- **AVAILABLE DATA**
···

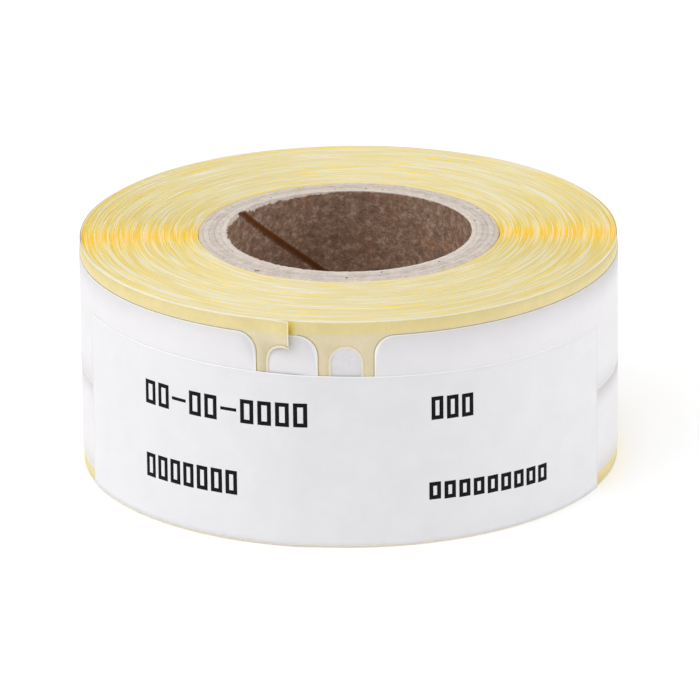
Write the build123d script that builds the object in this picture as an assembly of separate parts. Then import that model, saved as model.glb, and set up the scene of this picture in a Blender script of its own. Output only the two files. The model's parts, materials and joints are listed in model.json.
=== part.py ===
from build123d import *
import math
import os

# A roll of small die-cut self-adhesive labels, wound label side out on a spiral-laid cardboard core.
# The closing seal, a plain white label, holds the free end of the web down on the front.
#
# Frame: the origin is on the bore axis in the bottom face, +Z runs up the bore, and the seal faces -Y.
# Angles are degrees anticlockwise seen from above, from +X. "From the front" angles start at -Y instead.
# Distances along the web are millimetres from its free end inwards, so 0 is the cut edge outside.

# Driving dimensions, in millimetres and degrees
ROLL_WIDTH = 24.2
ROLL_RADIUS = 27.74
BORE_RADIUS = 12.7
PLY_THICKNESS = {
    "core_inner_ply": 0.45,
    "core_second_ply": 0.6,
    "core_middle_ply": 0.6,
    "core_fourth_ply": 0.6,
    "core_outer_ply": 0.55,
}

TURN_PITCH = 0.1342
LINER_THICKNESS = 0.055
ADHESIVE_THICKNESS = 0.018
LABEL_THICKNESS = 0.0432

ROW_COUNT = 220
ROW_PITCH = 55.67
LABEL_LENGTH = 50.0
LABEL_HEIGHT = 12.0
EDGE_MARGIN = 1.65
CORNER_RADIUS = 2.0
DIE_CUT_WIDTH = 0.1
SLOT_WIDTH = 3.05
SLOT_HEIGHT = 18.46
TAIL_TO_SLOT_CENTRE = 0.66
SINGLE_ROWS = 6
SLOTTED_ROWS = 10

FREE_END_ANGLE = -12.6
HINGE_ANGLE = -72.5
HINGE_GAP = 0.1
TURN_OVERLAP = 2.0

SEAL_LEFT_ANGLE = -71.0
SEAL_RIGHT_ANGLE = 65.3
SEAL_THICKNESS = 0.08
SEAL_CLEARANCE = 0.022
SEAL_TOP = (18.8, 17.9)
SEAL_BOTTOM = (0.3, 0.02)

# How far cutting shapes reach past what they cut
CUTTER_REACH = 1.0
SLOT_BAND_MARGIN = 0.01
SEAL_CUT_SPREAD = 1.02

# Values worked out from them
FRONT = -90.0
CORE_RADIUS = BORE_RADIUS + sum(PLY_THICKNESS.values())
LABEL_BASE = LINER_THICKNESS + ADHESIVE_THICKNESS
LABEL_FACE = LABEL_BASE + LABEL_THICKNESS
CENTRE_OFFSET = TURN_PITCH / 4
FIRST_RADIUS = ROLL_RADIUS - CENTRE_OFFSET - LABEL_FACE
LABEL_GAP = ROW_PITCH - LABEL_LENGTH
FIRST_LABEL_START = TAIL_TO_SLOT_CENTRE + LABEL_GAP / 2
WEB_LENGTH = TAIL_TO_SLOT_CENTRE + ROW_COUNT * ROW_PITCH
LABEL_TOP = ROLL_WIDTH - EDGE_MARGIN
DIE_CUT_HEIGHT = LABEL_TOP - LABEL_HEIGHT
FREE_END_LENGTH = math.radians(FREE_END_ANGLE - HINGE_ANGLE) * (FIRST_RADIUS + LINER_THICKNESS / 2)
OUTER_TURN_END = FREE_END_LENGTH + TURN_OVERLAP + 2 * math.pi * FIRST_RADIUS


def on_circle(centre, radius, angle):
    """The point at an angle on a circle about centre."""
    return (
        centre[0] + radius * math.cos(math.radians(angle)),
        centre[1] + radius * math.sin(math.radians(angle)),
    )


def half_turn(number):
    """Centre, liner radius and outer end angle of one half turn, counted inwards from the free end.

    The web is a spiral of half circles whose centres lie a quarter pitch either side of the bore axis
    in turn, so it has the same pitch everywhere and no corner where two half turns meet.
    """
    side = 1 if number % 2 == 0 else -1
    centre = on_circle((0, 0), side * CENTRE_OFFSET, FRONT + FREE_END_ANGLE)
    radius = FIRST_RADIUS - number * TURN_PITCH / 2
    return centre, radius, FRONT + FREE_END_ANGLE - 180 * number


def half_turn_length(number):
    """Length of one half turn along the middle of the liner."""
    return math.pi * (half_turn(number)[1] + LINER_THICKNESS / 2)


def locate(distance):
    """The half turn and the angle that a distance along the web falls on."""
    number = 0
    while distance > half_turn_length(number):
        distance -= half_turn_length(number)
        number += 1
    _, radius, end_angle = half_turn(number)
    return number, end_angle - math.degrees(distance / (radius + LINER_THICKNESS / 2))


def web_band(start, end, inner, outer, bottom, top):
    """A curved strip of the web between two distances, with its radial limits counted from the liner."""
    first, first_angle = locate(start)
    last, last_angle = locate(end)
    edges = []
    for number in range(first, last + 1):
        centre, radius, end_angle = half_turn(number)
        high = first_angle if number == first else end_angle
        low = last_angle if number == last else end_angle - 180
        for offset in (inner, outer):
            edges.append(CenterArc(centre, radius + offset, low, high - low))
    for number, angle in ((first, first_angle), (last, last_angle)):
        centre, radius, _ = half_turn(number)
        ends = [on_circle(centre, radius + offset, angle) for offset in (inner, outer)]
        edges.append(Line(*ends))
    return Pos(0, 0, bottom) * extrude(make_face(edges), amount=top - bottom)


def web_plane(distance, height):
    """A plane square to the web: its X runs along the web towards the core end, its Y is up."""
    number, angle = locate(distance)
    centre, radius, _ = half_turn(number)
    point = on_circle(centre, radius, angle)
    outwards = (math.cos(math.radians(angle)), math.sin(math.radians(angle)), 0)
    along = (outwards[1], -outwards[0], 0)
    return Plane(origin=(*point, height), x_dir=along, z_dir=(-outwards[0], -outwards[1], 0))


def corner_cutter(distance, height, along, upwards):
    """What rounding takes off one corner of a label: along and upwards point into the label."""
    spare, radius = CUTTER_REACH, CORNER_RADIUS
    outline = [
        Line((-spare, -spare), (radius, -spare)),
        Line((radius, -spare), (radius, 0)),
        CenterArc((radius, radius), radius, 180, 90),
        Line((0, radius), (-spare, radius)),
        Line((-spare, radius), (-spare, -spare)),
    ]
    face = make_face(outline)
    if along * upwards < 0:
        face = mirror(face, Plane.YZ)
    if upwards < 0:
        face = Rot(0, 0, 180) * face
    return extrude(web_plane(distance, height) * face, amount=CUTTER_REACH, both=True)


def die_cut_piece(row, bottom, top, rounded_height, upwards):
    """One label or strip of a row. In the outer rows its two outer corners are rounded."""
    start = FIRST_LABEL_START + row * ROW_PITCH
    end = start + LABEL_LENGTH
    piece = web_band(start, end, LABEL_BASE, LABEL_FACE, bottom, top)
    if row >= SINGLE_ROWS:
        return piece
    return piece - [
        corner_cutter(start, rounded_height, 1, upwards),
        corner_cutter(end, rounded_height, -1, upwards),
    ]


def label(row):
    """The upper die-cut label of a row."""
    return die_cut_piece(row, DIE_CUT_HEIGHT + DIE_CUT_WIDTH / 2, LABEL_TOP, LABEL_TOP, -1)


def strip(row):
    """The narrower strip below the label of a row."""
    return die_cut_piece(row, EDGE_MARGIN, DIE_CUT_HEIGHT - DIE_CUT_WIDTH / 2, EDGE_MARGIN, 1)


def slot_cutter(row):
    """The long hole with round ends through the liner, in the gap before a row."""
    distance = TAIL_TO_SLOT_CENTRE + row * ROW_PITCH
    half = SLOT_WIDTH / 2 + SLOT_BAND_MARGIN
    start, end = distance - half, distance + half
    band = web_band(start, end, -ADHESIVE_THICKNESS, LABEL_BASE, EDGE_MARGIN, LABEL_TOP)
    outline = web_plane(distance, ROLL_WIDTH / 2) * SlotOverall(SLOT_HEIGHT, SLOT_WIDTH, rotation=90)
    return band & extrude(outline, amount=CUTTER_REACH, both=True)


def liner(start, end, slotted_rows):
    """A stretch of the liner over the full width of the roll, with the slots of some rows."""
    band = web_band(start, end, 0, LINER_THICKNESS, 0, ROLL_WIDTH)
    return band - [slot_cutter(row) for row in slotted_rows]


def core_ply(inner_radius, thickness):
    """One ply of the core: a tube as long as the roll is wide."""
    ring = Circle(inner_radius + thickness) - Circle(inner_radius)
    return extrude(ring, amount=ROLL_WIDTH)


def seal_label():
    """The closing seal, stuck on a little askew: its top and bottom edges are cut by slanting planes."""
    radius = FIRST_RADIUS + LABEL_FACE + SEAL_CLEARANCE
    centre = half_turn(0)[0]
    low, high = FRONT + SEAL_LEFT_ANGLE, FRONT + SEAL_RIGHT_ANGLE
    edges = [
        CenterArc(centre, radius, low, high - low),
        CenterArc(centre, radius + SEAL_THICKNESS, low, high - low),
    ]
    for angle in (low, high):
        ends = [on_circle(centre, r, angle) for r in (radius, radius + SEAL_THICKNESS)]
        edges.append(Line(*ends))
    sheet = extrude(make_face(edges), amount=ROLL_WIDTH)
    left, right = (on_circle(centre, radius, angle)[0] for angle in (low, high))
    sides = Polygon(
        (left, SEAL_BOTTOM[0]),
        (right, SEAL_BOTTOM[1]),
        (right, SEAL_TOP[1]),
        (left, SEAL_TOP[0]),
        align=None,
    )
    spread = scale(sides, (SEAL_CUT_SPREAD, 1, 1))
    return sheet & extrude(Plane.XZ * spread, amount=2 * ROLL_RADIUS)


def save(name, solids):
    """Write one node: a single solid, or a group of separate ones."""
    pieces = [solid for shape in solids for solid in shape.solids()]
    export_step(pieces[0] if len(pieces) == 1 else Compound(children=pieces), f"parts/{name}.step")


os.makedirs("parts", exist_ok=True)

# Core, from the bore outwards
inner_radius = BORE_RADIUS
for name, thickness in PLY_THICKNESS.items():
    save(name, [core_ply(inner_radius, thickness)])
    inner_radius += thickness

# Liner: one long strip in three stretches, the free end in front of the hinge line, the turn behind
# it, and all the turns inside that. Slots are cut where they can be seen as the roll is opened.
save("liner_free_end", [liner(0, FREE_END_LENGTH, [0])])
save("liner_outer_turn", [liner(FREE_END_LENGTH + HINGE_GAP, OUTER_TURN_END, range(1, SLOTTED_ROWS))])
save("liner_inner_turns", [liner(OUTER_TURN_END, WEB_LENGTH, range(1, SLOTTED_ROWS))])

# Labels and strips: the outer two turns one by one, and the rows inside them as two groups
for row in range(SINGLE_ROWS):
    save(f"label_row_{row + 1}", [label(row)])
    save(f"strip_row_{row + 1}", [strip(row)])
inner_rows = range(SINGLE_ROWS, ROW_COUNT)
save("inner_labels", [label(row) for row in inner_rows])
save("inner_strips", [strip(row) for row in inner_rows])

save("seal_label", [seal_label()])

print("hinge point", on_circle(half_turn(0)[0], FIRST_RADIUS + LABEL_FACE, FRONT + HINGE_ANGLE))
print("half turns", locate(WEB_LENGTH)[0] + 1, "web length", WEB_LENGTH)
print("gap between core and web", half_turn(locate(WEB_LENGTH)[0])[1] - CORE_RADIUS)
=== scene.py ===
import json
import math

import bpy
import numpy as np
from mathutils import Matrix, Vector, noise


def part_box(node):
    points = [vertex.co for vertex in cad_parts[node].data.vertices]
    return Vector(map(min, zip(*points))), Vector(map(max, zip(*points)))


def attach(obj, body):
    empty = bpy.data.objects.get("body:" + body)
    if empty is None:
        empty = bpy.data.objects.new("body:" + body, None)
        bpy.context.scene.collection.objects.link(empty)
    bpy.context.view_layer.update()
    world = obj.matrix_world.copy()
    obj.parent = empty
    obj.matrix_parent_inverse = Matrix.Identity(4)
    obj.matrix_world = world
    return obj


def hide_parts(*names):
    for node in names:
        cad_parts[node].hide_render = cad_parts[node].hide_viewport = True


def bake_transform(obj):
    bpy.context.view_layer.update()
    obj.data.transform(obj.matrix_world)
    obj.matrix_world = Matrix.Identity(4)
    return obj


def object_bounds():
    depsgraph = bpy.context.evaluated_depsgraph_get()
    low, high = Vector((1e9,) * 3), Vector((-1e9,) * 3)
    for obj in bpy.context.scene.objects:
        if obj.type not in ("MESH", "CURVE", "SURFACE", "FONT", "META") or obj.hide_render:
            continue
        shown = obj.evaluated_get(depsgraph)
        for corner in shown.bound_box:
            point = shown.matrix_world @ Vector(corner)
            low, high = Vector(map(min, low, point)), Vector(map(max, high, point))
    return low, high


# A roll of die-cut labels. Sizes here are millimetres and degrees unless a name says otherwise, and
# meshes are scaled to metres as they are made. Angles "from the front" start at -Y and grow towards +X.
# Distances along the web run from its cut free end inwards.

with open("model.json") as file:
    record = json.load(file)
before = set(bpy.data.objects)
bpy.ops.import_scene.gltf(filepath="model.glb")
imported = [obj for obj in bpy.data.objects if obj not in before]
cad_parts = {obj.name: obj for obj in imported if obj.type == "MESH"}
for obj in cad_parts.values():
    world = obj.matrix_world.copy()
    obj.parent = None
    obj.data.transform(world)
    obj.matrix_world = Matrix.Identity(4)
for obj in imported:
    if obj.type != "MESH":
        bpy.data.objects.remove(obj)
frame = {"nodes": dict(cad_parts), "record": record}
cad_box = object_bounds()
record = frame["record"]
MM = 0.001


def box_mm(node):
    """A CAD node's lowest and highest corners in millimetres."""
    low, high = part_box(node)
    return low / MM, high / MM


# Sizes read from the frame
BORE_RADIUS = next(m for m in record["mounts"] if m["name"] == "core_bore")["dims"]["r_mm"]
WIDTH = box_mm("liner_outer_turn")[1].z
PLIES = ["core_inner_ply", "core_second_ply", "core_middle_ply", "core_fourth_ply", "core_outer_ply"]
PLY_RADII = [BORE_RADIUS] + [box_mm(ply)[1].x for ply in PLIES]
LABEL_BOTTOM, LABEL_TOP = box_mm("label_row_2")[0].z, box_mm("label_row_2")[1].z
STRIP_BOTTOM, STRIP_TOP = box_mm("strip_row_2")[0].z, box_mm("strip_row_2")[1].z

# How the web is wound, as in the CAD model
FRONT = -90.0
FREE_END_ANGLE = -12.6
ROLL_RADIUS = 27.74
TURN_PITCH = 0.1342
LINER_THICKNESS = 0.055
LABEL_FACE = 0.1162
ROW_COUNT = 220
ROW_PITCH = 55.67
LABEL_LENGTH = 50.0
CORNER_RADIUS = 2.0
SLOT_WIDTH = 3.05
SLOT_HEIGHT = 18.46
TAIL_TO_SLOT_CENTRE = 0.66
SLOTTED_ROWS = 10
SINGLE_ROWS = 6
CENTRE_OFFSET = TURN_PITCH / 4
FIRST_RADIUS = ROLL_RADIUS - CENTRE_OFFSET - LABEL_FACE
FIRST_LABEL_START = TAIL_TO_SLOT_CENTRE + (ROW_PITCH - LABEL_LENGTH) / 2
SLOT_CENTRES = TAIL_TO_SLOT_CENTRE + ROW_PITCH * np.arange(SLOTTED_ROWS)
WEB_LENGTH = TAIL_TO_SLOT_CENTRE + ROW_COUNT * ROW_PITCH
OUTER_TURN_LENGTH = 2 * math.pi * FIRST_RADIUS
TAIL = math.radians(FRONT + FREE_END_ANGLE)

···

- **WHAT THE EXERCISE ASKS**
Within the listing above, give again exactly every line from the line with "FRONT + HINGE_ANGLE))" through the line with "Vector(map(max, high, point))", both included, and no other line.

- **SOLVED PROBLEM**
print("hinge point", on_circle(half_turn(0)[0], FIRST_RADIUS + LABEL_FACE, FRONT + HINGE_ANGLE))
print("half turns", locate(WEB_LENGTH)[0] + 1, "web length", WEB_LENGTH)
print("gap between core and web", half_turn(locate(WEB_LENGTH)[0])[1] - CORE_RADIUS)
=== scene.py ===
import json
import math

import bpy
import numpy as np
from mathutils import Matrix, Vector, noise


def part_box(node):
    points = [vertex.co for vertex in cad_parts[node].data.vertices]
    return Vector(map(min, zip(*points))), Vector(map(max, zip(*points)))


def attach(obj, body):
    empty = bpy.data.objects.get("body:" + body)
    if empty is None:
        empty = bpy.data.objects.new("body:" + body, None)
        bpy.context.scene.collection.objects.link(empty)
    bpy.context.view_layer.update()
    world = obj.matrix_world.copy()
    obj.parent = empty
    obj.matrix_parent_inverse = Matrix.Identity(4)
    obj.matrix_world = world
    return obj


def hide_parts(*names):
    for node in names:
        cad_parts[node].hide_render = cad_parts[node].hide_viewport = True


def bake_transform(obj):
    bpy.context.view_layer.update()
    obj.data.transform(obj.matrix_world)
    obj.matrix_world = Matrix.Identity(4)
    return obj


def object_bounds():
    depsgraph = bpy.context.evaluated_depsgraph_get()
    low, high = Vector((1e9,) * 3), Vector((-1e9,) * 3)
    for obj in bpy.context.scene.objects:
        if obj.type not in ("MESH", "CURVE", "SURFACE", "FONT", "META") or obj.hide_render:
            continue
        shown = obj.evaluated_get(depsgraph)
        for corner in shown.bound_box:
            point = shown.matrix_world @ Vector(corner)
            low, high = Vector(map(min, low, point)), Vector(map(max, high, point))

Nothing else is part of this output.